The feeling was palpable at the Build 2014 developer conference last week in San Francisco: After years of missteps, false starts and outright beatdowns at the hands of faster-moving competitors, Microsoft is back. Sure, we're just a few months into Satya Nadella's tenure as CEO, and I've been around the block to know that one feel-good tech conference (PDC 2003 anyone?) doesn't guarantee success. But it does feel like we've turned a corner.

First, though, I'd like to give fair due to Steve Ballmer. Although many will point to these changes and declare that such things would never have happened under the aegis of Microsoft's previous CEO, that's not fair or true. Like an incoming US president who benefits from a suddenly surging economy, Mr. Nadella is benefitting from changes that were in the pipeline, in many cases, for many months. Much of this news was in fact signed off on by Steve Ballmer.

What Satya Nadella has brought to Microsoft, however, is hope, diversity and the promise of more change to come. A younger, more forward-looking vibe. A more hip, cloud-focused senior executive who has already plotted the move to the cloud and is now applying these principles to the broader Microsoft.

And although it's not like Mr. Nadella woke up one morning and spouted "mobile first, cloud first" before hopping in the shower, it should be noted that adding the mobile bit to that little reworking of "devices and services" was a bit of inspired genius that certainly has nothing to do with his previous position atop Microsoft's enterprise cloud business. This suggests he's a broad enough thinker to understand Microsoft as a whole. He's not just focused on the parts that map closely to his background.

So what happened last week? My news article, "Microsoft Opens Build 2014 with Windows, Windows Phone Updates" covers most of the day one news, and you can of course scan the front page of the SuperSite for Windows for more. Here, I'd like to be a bit more general. See, it was the overall mood at the show that really struck me in a positive way. And part of the reason is that Microsoft is finally listening.

This is a big deal.

People in the dwindling crowd of journalists and bloggers who focus on Microsoft, as I am, have no doubt noticed that the attitude that the company has towards the press soured over the past several years as its fortunes have sagged. Well, that era is clearly over. Many of the journalists who traveled to San Francisco last week were approached by one or more Microsoft product teams interested in some helpful engagement. Compare this to the Soviet-style secrecy—and childish recriminations—of the Sinofsky reign, and you have the makings of a complete about-face.

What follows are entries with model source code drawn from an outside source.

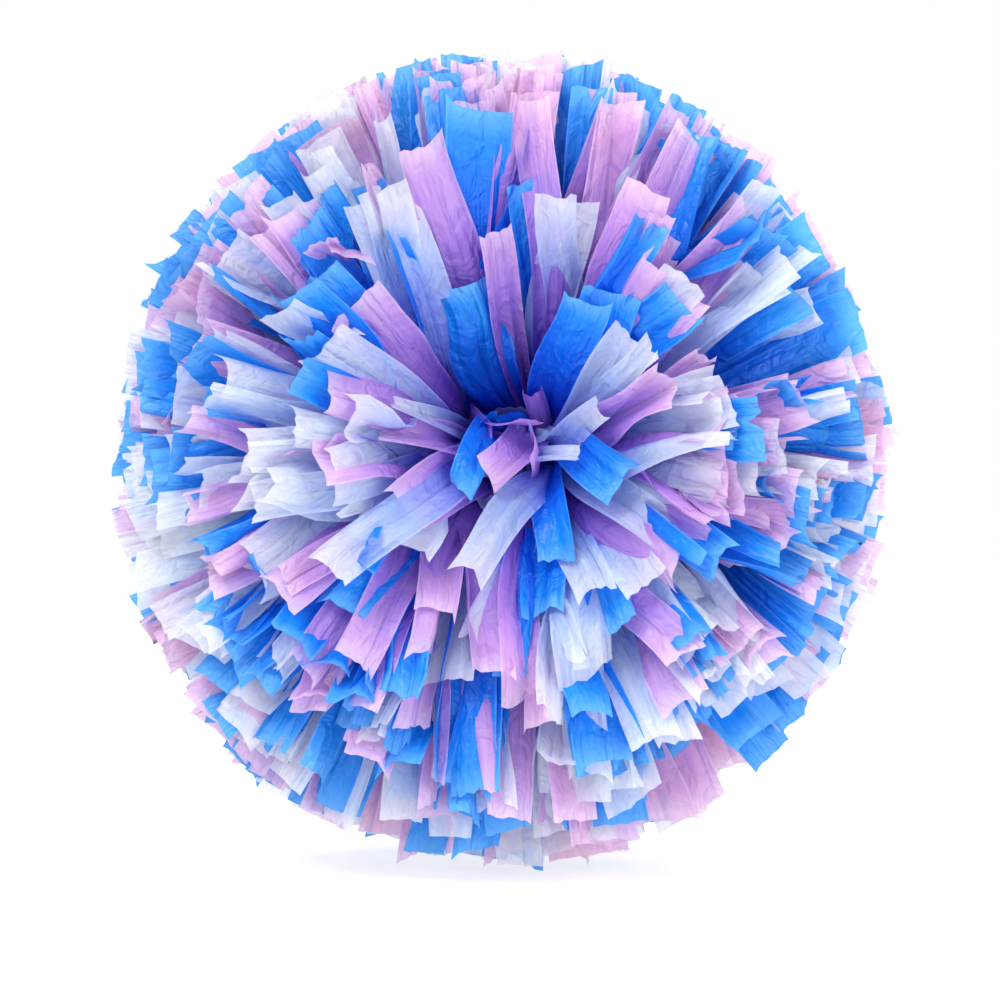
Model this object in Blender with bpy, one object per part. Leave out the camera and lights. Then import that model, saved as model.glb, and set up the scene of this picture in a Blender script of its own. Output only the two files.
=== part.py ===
"""A cheer pom pom with a hidden baton handle.

A short tube is the handle. Each of its ends holds a moulded plug with a saddle, and on each saddle a bunch
of film streamers is bound: the sheets' uncut middle is gathered into a waist, wrapped in tape and pulled
down by two cable ties. From the two waists the streamers fluff out into one ball, which hides the handle.

The handle runs along Y, -Y is the front, +Z is up, and the origin is the middle of the handle. A bunch is
drawn as a centre tuft and as fans, three tiers deep in each of four quarters. A fan's object has its origin
on the waist's centre, which is the point that its streamers bend about. Lengths are in metres.
"""

import math

import bmesh
import bpy
from mathutils import Matrix, Vector

# The handle
TUBE_RADIUS = 0.011
TUBE_WALL = 0.0025
TUBE_HALF_LENGTH = 0.046
GAP = 0.0003

# The end plugs
FLANGE_RADIUS = 0.014
FLANGE_THICKNESS = 0.003
SPIGOT_LENGTH = 0.016
SADDLE_HALF_WIDTH = 0.011
SADDLE_HALF_HEIGHT = 0.008
SADDLE_TOP = 0.054
PIN_RADIUS = 0.0015
PIN_PLACE = 0.038

# The bound waists
WAIST_CENTRE = 0.061
WAIST_RADIUS = 0.0069
WAIST_PLEAT = 0.0003
WAIST_PLEATS = 14
WAIST_HALF_LENGTH = 0.014
WAIST_FLARE_RADIUS = 0.0102
TAPE_RADIUS = 0.0080
TAPE_THICKNESS = 0.0005
TAPE_HALF_WIDTH = 0.0095

# The cable ties
TIE_WIDTH = 0.0048
TIE_THICKNESS = 0.0012
TIE_PLACE = 0.0055
TIE_CORNER_RADIUS = 0.001
TIE_INNER_RUN = 0.0504
TIE_HEAD = (0.0065, 0.006, 0.0052)

# The streamers: 152 mm strips that leave the waist's edge 10 mm from its centre
SIDE_REACH = 0.1575
TALL_REACH = 0.1625
POLE_REACH = 0.112
FAN_ROOT = 0.021
TIP_NOTCH = 0.004
FAN_PLEATS = 12
PLEAT_DEG = 1.0
# Each tier: its lowest and highest angle from the handle's outward axis, and half its width round that axis
TIERS = {
    "inner": (95.0, 108.6, 39.0),
    "middle": (62.0, 74.0, 31.0),
    "outer": (35.0, 45.0, 29.0),
}
TUFT_HALF_ANGLE_DEG = 13.0
TUFT_START = 0.019
TUFT_END = 0.100
TUFT_PLEATS = 12

ENDS = {"front": Vector((0, -1, 0)), "rear": Vector((0, 1, 0))}
QUARTERS = {
    "right": Vector((1, 0, 0)),
    "top": Vector((0, 0, 1)),
    "left": Vector((-1, 0, 0)),
    "bottom": Vector((0, 0, -1)),
}

FILM_COLOURS = {
    "film_blue": ((0.02, 0.26, 0.93), 0.34),
    "film_white": ((0.80, 0.82, 0.95), 0.38),
    "film_pink": ((0.86, 0.47, 0.76), 0.36),
}


def clear_scene():
    for obj in list(bpy.data.objects):
        bpy.data.objects.remove(obj)


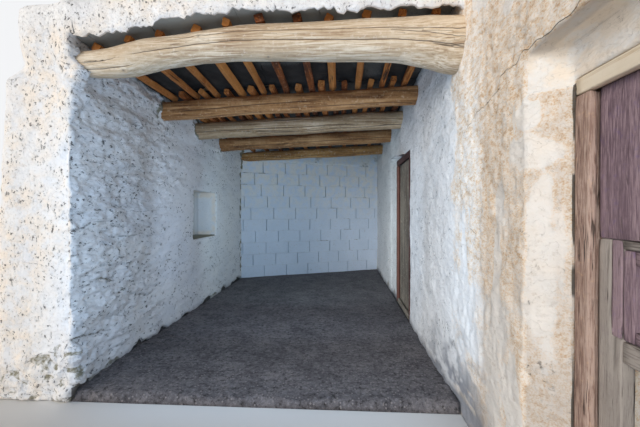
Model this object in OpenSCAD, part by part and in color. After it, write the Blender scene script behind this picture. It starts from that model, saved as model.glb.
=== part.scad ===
// Old earth-walled country house: an open porch under a rough log lintel and
// a long room beside it. Lengths are in millimetres. The plan is set out from
// the front inner foot of the porch's left wall, with x along the front, y
// going back and z up from the floor. Each piece is then moved so that the
// origin lies on the ground under the middle of the whole.

/* [Porch] */
// Clear width between the two porch walls
porch_w = 2400; // [2000:10:3000]
// Depth of the porch at its left corner
porch_d = 3810; // [3600:10:4600]
// How much deeper the porch is at its right corner
back_skew = 1060; // [400:10:1300]
// Thickness of the block wall at the back
block_t = 200; // [120:5:250]
// Thickness of the packed earth floors
floor_t = 60; // [40:5:120]

/* [Left wall] */
// Thickness of the left wall at its foot
left_foot_t = 560; // [520:10:700]
// Thickness of the left wall under its sloping shoulder
left_body_t = 480; // [430:10:500]
// Thickness of the left wall above its shoulder
left_head_t = 345; // [320:5:400]
// Height at which the shoulder starts
shoulder_z = 1980; // [1800:10:2020]
// Height over which the shoulder slopes back
shoulder_rise = 90; // [50:5:150]
// Top of the left wall's kerb beside the roof
kerb_z = 2390; // [2360:5:2500]
// Width of the kerb
kerb_t = 215; // [150:5:240]
// Radius of the wall's rounded free end
end_r = 110; // [40:5:150]
// Length of the wall past the block wall
left_tail = 120; // [40:10:400]

/* [Niche] */
// Distance of the niche from the front of the wall
niche_y = 1870; // [1500:10:2200]
// Width of the niche
niche_w = 740; // [400:10:900]
// Height of the niche's sill above the floor
niche_z = 810; // [600:10:1000]
// Height of the niche
niche_h = 575; // [400:5:700]
// Depth of the niche
niche_d = 280; // [150:5:330]

/* [Porch roof] */
// Height of the beams' tops at the left wall, over beam 1
deck_z = 2180; // [2150:5:2220]
// How much higher the beams' tops lie at the right wall
deck_rise = 108; // [0:2:140]
// How much lower beam 4 lies than beam 1
deck_fall = 40; // [0:2:60]
// Distance of beam 1 from the front of the wall
beam_1_y = 1170; // [900:10:1400]
// Distance of beam 2
beam_2_y = 1945; // [1750:10:2150]
// Distance of beam 3
beam_3_y = 2795; // [2500:10:3000]
// Distance of beam 4 behind the porch's left corner
beam_4_back = 60; // [-100:10:80]
// Diameter of beam 1
beam_1_d = 180; // [140:2:200]
// Diameter of beam 2
beam_2_d = 200; // [140:2:220]
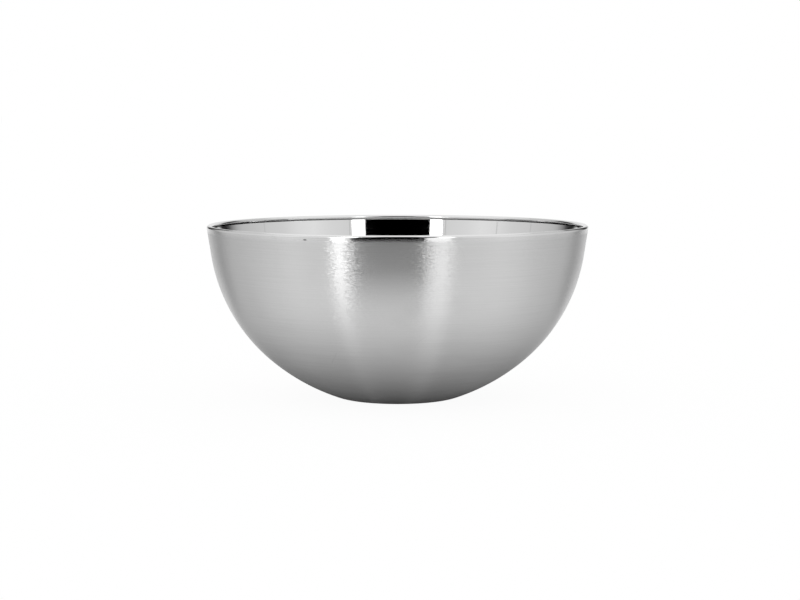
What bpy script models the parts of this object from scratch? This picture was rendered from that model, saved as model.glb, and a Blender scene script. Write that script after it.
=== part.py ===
"""Double-walled shaving bowl.

Two spun steel shells, one inside the other, with air between them so that the lather
keeps warm. The outer shell's top edge is rolled inward into a lip, and the inner shell's
edge is held inside that roll.

Metres, +Z up. The origin is the middle of the base, on the surface the bowl stands on.
"""
import math

import bmesh
import bpy

MM = 0.001

# Driving dimensions
RIM_DIAMETER = 120 * MM
HEIGHT = 55 * MM
SHEET = 0.3 * MM                 # thickness of both shells
LIP_RADIUS = 0.8 * MM            # half the thickness of the rolled lip
FLOOR_GAP = 3.0 * MM             # air between the two floors

# A wall is a straight band under the lip, then arcs that turn it in to a flat floor.
# Each lean is measured from the vertical, and each arc is (radius, lean where it ends).
OUTER_LEAN = math.radians(8.8)
OUTER_ARCS = ((54.2 * MM, math.radians(50)),
              (65.3 * MM, math.radians(70)),
              (16.0 * MM, math.radians(90)))
INNER_LEAN = math.radians(10.6)
INNER_ARCS = ((51.9 * MM, math.radians(50)),
              (61.4 * MM, math.radians(70)),
              (15.0 * MM, math.radians(90)))

# The roll: it goes over the inner shell's edge, down inside, and in under itself
ROLL_END = math.radians(243)     # where the roll stops, counted from straight outward
ROLL_CLEARANCE = 0.2 * MM        # between the inner shell and the outer one, inside the roll
EDGE_INTO_ROLL = 0.1 * MM        # how far the inner edge stands above the roll's middle
LIP_R = RIM_DIAMETER / 2 - LIP_RADIUS
LIP_Z = HEIGHT - LIP_RADIUS

# Facets
TURN_STEPS = 64                  # round the bowl
ARC_STEP = math.radians(6.7)     # along the wall
ROLL_STEP = math.radians(35)     # round the lip
MERGE_DISTANCE = 0.01 * MM       # closes the turn's seam and its points on the axis


def clear_scene():
    for obj in list(bpy.data.objects):
        bpy.data.objects.remove(obj, do_unlink=True)


def steel(name, colour, roughness):
    material = bpy.data.materials.new(name)
    material.use_nodes = True
    shader = material.node_tree.nodes["Principled BSDF"]
    shader.inputs["Base Color"].default_value = (*colour, 1.0)
    shader.inputs["Metallic"].default_value = 1.0
    shader.inputs["Roughness"].default_value = roughness
    material.diffuse_color = (*colour, 1.0)
    return material


def angles(start, end, step):
    """Evenly spaced angles from start to end, both included."""
    count = max(1, math.ceil(abs(end - start) / step))
    return [start + (end - start) * i / count for i in range(count + 1)]


def wall(top_r, top_z, floor_z, lean, arcs):
    """Points (r, z, lean) down the outside of a wall that ends on a flat floor.

    The arcs keep their radii, so the straight band takes up what is left of the height.
    """
    arc_drop = 0.0
    turned = lean
    for radius, end in arcs:
        arc_drop += radius * (math.sin(end) - math.sin(turned))
        turned = end
    band = (top_z - floor_z - arc_drop) / math.cos(lean)

    r = top_r - band * math.sin(lean)
    z = top_z - band * math.cos(lean)
    points = [(top_r, top_z, lean), (r, z, lean)]
    turned = lean
    for radius, end in arcs:
        centre_r = r - radius * math.cos(turned)
        centre_z = z + radius * math.sin(turned)
        for angle in angles(turned, end, ARC_STEP)[1:]:
            r = centre_r + radius * math.cos(angle)
            z = centre_z - radius * math.sin(angle)
            points.append((r, z, angle))
        turned = end
    return points


def inside_of(points):
    """The sheet's other face: the same points moved in by the sheet's thickness."""
    return [(r - SHEET * math.cos(lean), z + SHEET * math.sin(lean)) for r, z, lean in points]


def sheet_section(points, top_edge):
    """Half-section of a sheet: up its inside from the axis, over the top, down its outside."""
    inside = inside_of(points)
    outside = [(r, z) for r, z, _ in points]
    floor_top = (0.0, inside[-1][1])
    floor_bottom = (0.0, outside[-1][1])
    return [floor_top, *reversed(inside), *top_edge, *outside, floor_bottom]


def round_lip(radius, turns):
    """Points on a circle round the roll's middle, at angles counted from straight outward."""
    return [(LIP_R + radius * math.cos(turn), LIP_Z + radius * math.sin(turn)) for turn in turns]


def outer_section():
    """The wall meets the roll where both run the same way, so the outside has no step."""
    top_r = LIP_R + LIP_RADIUS * math.cos(OUTER_LEAN)
    top_z = LIP_Z - LIP_RADIUS * math.sin(OUTER_LEAN)
    points = wall(top_r, top_z, 0.0, OUTER_LEAN, OUTER_ARCS)

    over = angles(0.0, math.pi / 2, ROLL_STEP)
    down = angles(math.pi / 2, math.pi, ROLL_STEP)[1:]
    under = angles(math.pi, ROLL_END, ROLL_STEP)[1:]
    roll = over + down + under
    hollow_side = round_lip(LIP_RADIUS - SHEET, roll)
    outer_side = round_lip(LIP_RADIUS, reversed(roll))
    return sheet_section(points, hollow_side + outer_side)


def inner_section():
    """The wall starts inside the roll, clear of the outer shell's sheet."""
    outward = LIP_RADIUS - SHEET - ROLL_CLEARANCE
    top_r = LIP_R + outward * math.cos(INNER_LEAN) + EDGE_INTO_ROLL * math.sin(INNER_LEAN)
    top_z = LIP_Z - outward * math.sin(INNER_LEAN) + EDGE_INTO_ROLL * math.cos(INNER_LEAN)
    points = wall(top_r, top_z, SHEET + FLOOR_GAP, INNER_LEAN, INNER_ARCS)
    return sheet_section(points, [])


def spin(name, section, material, parent):
    """Turn a half-section once round the Z axis."""
    bm = bmesh.new()
    verts = [bm.verts.new((r, 0.0, z)) for r, z in section]
    for start, end in zip(verts, verts[1:]):
        bm.edges.new((start, end))
    mesh = bpy.data.meshes.new(name)
    bm.to_mesh(mesh)
    bm.free()

    obj = bpy.data.objects.new(name, mesh)
    bpy.context.scene.collection.objects.link(obj)
    mesh.materials.append(material)
    obj.parent = parent

    turn = obj.modifiers.new("Turn", "SCREW")
    turn.axis = "Z"
    turn.angle = math.tau
    turn.steps = TURN_STEPS
    turn.render_steps = TURN_STEPS
    turn.use_merge_vertices = True
    turn.merge_threshold = MERGE_DISTANCE
    turn.use_smooth_shade = True
    return obj


def main():
    clear_scene()
    bowl = bpy.data.objects.new("bowl", None)
    bowl.empty_display_size = RIM_DIAMETER / 2
    bpy.context.scene.collection.objects.link(bowl)

    satin = steel("satin_steel", (0.62, 0.62, 0.62), 0.34)
    mirror = steel("mirror_steel", (0.70, 0.70, 0.70), 0.06)
    spin("outer_shell", outer_section(), satin, bowl)
    spin("inner_shell", inner_section(), mirror, bowl)


main()
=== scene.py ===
# %% [markdown]
# # A shaving bowl in two shells of steel
# A bowl like this keeps lather warm with two thin shells and the air between them. A metal
# spinner turns each shell from a flat disc: a satin outer one, and an inner one that is polished
# like a mirror. The outer shell's top edge is rolled inward over the inner shell's edge, and that
# roll is the lip. The frame already holds both shells as plain faceted solids. This lesson puts
# smooth turned surfaces in their places and gives them their finishes, and it never moves the
# frame.

# %% Load the frame
import math

import bmesh
import bpy
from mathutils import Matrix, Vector


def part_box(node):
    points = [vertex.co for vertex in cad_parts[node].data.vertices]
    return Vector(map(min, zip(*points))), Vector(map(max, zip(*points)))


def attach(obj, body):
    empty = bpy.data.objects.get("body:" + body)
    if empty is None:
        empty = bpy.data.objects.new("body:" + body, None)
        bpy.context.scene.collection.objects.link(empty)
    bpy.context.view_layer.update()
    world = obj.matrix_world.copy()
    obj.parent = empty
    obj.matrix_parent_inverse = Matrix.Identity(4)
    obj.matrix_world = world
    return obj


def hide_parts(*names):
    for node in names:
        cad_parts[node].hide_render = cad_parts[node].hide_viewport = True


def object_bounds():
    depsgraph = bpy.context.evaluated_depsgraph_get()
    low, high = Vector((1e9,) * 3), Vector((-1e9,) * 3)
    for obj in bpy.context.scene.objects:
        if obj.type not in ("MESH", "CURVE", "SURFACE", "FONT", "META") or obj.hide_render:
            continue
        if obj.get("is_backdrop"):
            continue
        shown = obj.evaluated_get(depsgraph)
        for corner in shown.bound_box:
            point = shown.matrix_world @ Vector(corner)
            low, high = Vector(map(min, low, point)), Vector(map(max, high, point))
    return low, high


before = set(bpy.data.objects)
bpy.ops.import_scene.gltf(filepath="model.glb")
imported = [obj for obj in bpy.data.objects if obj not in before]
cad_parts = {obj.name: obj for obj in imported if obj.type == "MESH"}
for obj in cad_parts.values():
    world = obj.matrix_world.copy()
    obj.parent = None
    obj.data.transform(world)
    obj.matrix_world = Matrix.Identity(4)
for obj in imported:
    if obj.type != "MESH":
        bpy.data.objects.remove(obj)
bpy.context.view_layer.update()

MM = 0.001

# %% [markdown]
# ## The measures that both shells share
# Every place comes from the frame: the rim's radius, the bowl's height, the level of the inner
# floor. Only what a box can't say is written here, and it repeats the design's own values: how
# thick the sheet is, how big the lip is, and how the walls lean. A wall runs down a short
# straight band and then turns in along arcs until it is level. A lean is counted from the
# vertical, and an arc is its radius with the lean where it ends.

# %% Measures from the frame
_, outer_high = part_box("outer_shell")
inner_low, inner_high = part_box("inner_shell")
RIM_RADIUS = outer_high.x
HEIGHT = outer_high.z
INNER_FLOOR = inner_low.z
print("rim radius", round(RIM_RADIUS / MM, 2), "height", round(HEIGHT / MM, 2),
      "inner floor", round(INNER_FLOOR / MM, 2), "mm")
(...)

That's long overdue, but more importantly, of course, is that Microsoft is also listening to customers. That's one of those phrases that sounds as trite as it is obvious, and certainly no company would ever admit to being customer adverse. But one of the well-understood side effects of that secrecy bit I just mentioned is that no one at Microsoft seemed super-interested in feedback on any of the company's plans until it was too late to matter. This was done under the guise of under-promising and over-delivering. But it was really about Apple envy, and while this kind of secrecy may work for that company, it clearly does not for Microsoft.

So what we saw at Build last week was Terry Myerson—he's in charge of Microsoft's overall OS efforts now, including Windows, Windows Phone, and Xbox One—actually providing a bit of guidance about what the firm intends to do to bring Windows 8.1 more in line with customer expectations. No specific time frame was provided—it could be this year or next—and the vehicle for the updates—Update 2, Windows 9, whatever—was likewise left unsaid. But in threading the needle between the hyper-secrecy of the past few years and the freewheeling policies of the Windows group before that, Mr. Myerson found balance. It was as well-intentioned as it was well-received by the developers, press, and customers at the show.

Away from the show, the reaction was a bit more mixed, but that might just be the overwhelming negativity of Twitter, blog comments, and the Internet in general at work. After three years of Microsoft pushing the largely reviled Windows 8 on customers, one should expect last week's announcements to get the haters back on board. But as I noted in "Updates to Windows 8.1 are a Step Forward, Not a Retreat," not everyone gets it yet.

If I'm reading Satya and Company correctly, however, things are changing over there in Redmond. And for those who use, support, and care about Microsoft's products, there's just no way to miss the change that's in the air. Let's enjoy it while it lasts.